Ninja Kamui’s first two episodes, more than anything else, feel reminiscent of David Cronenberg’s A History of Violence or even some John Wick prequel story (with shades of Kill Bill thrown in for good measure). There’s a powerful individual who’s tried to leave his old, violent life behind and start over with a mundane existence of normalcy. There’s palpable dread as soon as these lovable characters are met and the audience can’t help but worry that they’ll be the next ones on the Reaper’s chopping block. It’s a really strong way to start this 12-episode series and introduce audience’s to this world and its main character’s motivations.
One of the most beautiful sequences from the first two episodes is when this family earnestly celebrates an ordinary birthday, grills some steaks, and plays the guitar. It’s remarkable in its ability to be unremarkable, yet reminds the audience that these are real people and not hardened tropes like the heroes and villains who are so often seen in action series, anime or otherwise. Alternatively, there’s another moment in the series premiere that’s absolutely gutting – both figuratively and literally – that’s an early sign of Ninja Kamui’s excellence and the masterpiece that it’s likely to become. It’s a series that’s full of genre tropes, but determined to play by its own rules and uniquely execute them.
“Don’t worry. Just stay put,” is an innocent aside that Joe Higan tells his wife, but it’s advice that’s applicable to the entire series as the boat gets progressively rocked and it becomes increasingly clear that any potential paradise is short-lived; a daydream from the screaming, bloody nightmare that is the reality of a ninja. Ninja Kamui tells an incredibly cathartic revenge story, but it also engages in deeper queries over why we go on living and if breaking points are a sign of weakness or what defines us as humans. Sometimes life is a greater tragedy than death. There’s a heavy philosophical backbone to this bloodbath.

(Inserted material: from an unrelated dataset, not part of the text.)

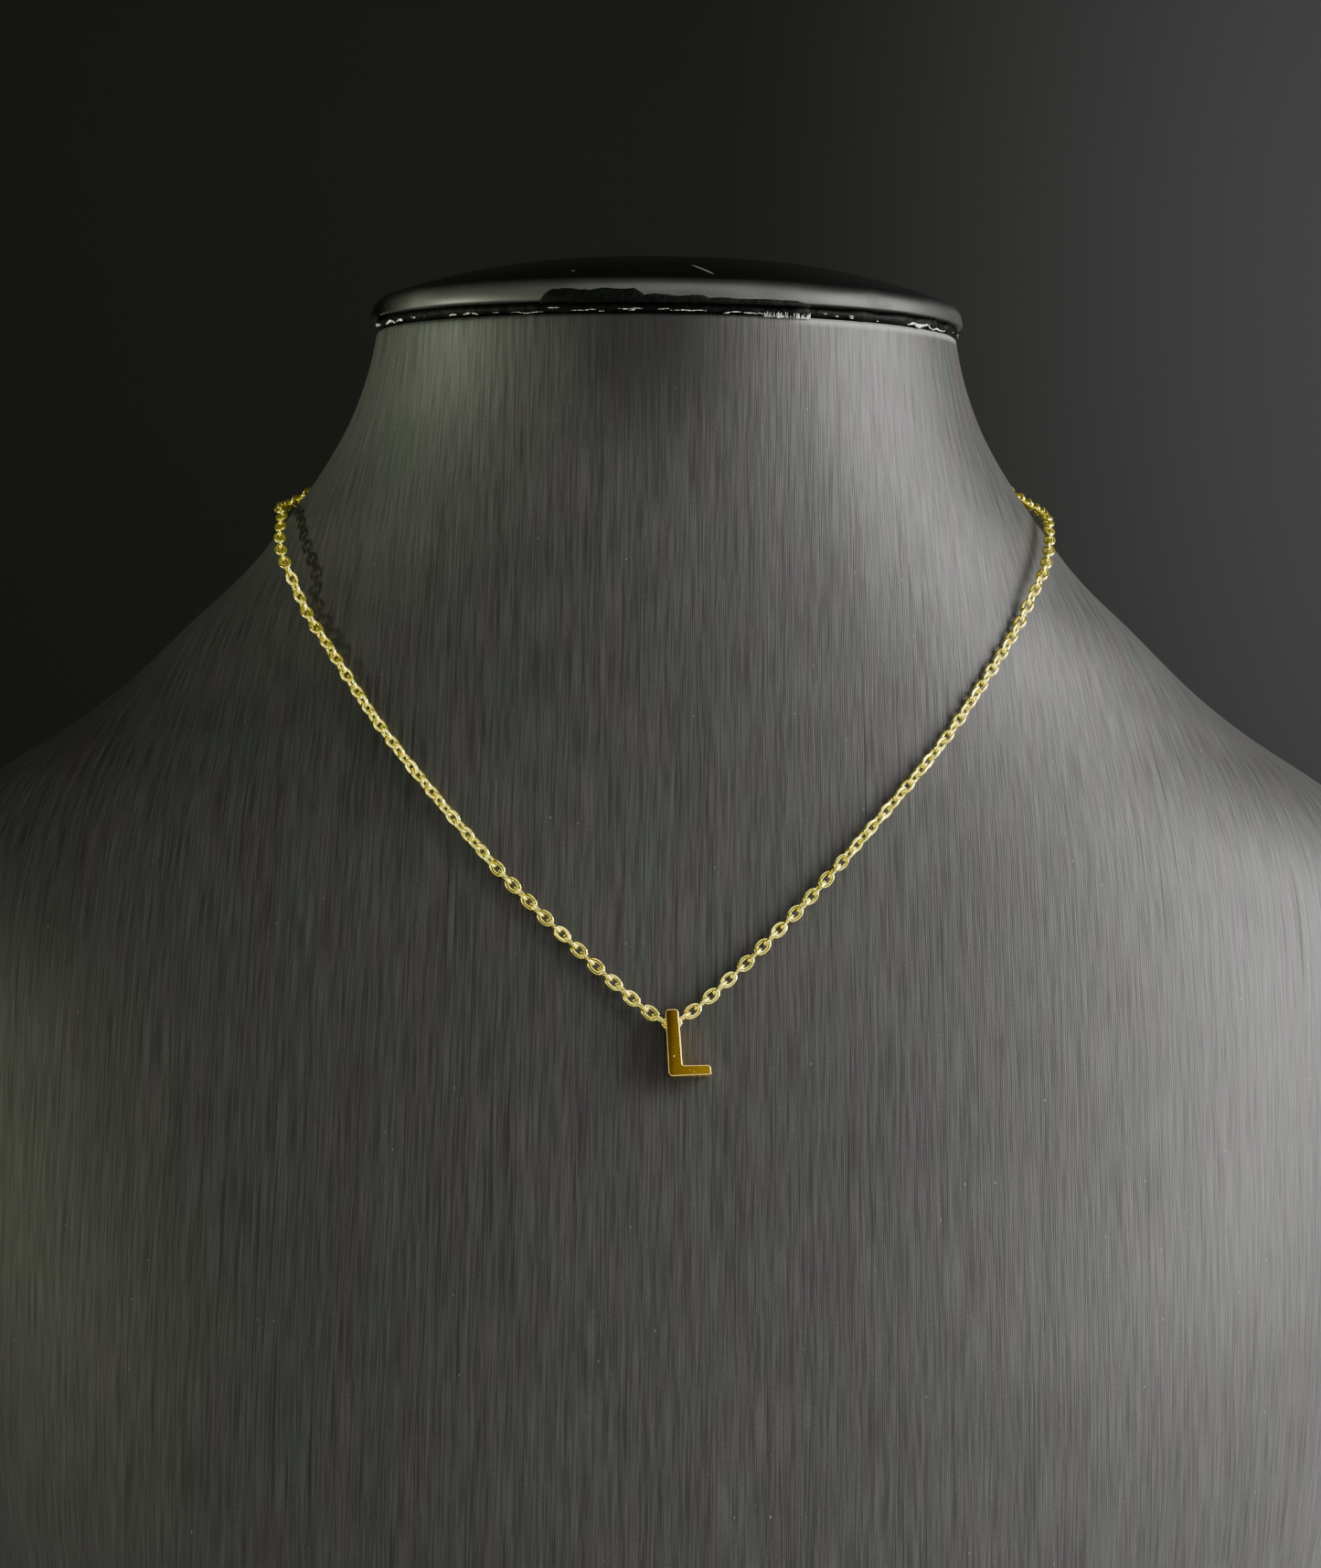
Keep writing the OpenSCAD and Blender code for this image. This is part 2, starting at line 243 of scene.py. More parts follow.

Ninja Kamui does sell its characters and makes sure that they feel real rather than just embody empty action tropes. That being said, the selling point here is still the meticulously choreographed, over-the-top action sequences where martial arts experts take on extreme robots and heightened killing machines. Ancillary characters – not even the strongest of the strong – catch projectile needles in their teeth, only to spit them back out and eviscerate others. It’s hard to believe that Ninja Kamui isn’t the sword-swinging action anime that was directed by Takashi Miike this year, since it lives and breathes in his hyperbolized wheelhouse.
Curiously, the series’ expert ninja assassins practically look robotic and fully void of humanity in a style that’s reminiscent of children’s series that find ways to get away with copious violence because they’re machines, not humans. Only, in Ninja Kamui, excessive blood spurts out as it laughs in this sanitized stereotype’s face and proves that this is not the case here. Ninja Kamui is a different breed of chaos. There’s so much excess brutality on display that blood splatters stain the screen.
The right visuals and aesthetics are fundamental in an anime like Ninja Kamui. E&H Production and Sola Entertainment, under the direction of Sunghoo Park, absolutely rise to the occasion. Park, formerly of MAPPA, has a revered resume that includes Jujutsu Kaisen (plus its prequel film, Jujutsu Kaisen 0), The God of High School, and Garo: Vanishing Line, all of which specialize in martial arts and complex combat. Park contextualizes his entire career and channels it into this bombastic explosion of blood, guts, and genre action.
In addition to the slice of life family material, Ninja Kamui also presents some effective serial killer murder mystery and vengeance-laden crime drama elements that cut through the solitude like a sharpened katana and perpetually keep the audience on their toes. Ninja Kamui even incorporates some Minority Report-esque science fiction technology that further helps differentiate Ninja Kamui from other ninja and samurai series. There’s excellent storytelling, character work, action, and cinematography that’s guaranteed to appeal to any fan of anime, action cinema, or simply emotional, well-developed dramas. It’s so easy to get lost in its narrative and the anime’s slick plotting will condition the audience to anxiously anticipate each new episode like the very best of prestige programming.
Ninja Kamui also proudly makes Adult Swim history through the network’s decision to air both a dubbed and subtitled version, the latter of which is a momentous first for Adult Swim outside of some April Fools’ experiments. It’s an encouraging sign of respect that indicates that Adult Swim wants the series to connect with both anime aficionados and curious outsiders. It’s still early on, but Ninja Kamui’s weakest link is currently special agent Mike Morris and his fellow investigative partner. However, it already feels like Ninja Kamui has bigger things planned for these supporting players as the series gets deeper into its narrative.
As it stands, the series begins with an excellent two-episode start and if Ninja Kamui can maintain this brutal bravado for its entire run then it’ll be one of the best series that Adult Swim has aired in years. It’s leagues better than the network’s other original anime productions like Fena: Pirate Princess, Blade Runner: Black Lotus, any of their FLCL sequels, and Housing Complex C (which I unabashedly loved for its fearless, gonzo cosmic horror). It’s a chaotic ninja revenge saga that’s rich in heart and hubris. Ninja Kamui is something special that should not be missed. Just prepare to get soaked.
Ninja Kamui premieres Feb. 10 at midnight on Adult Swim with next day streaming on Max.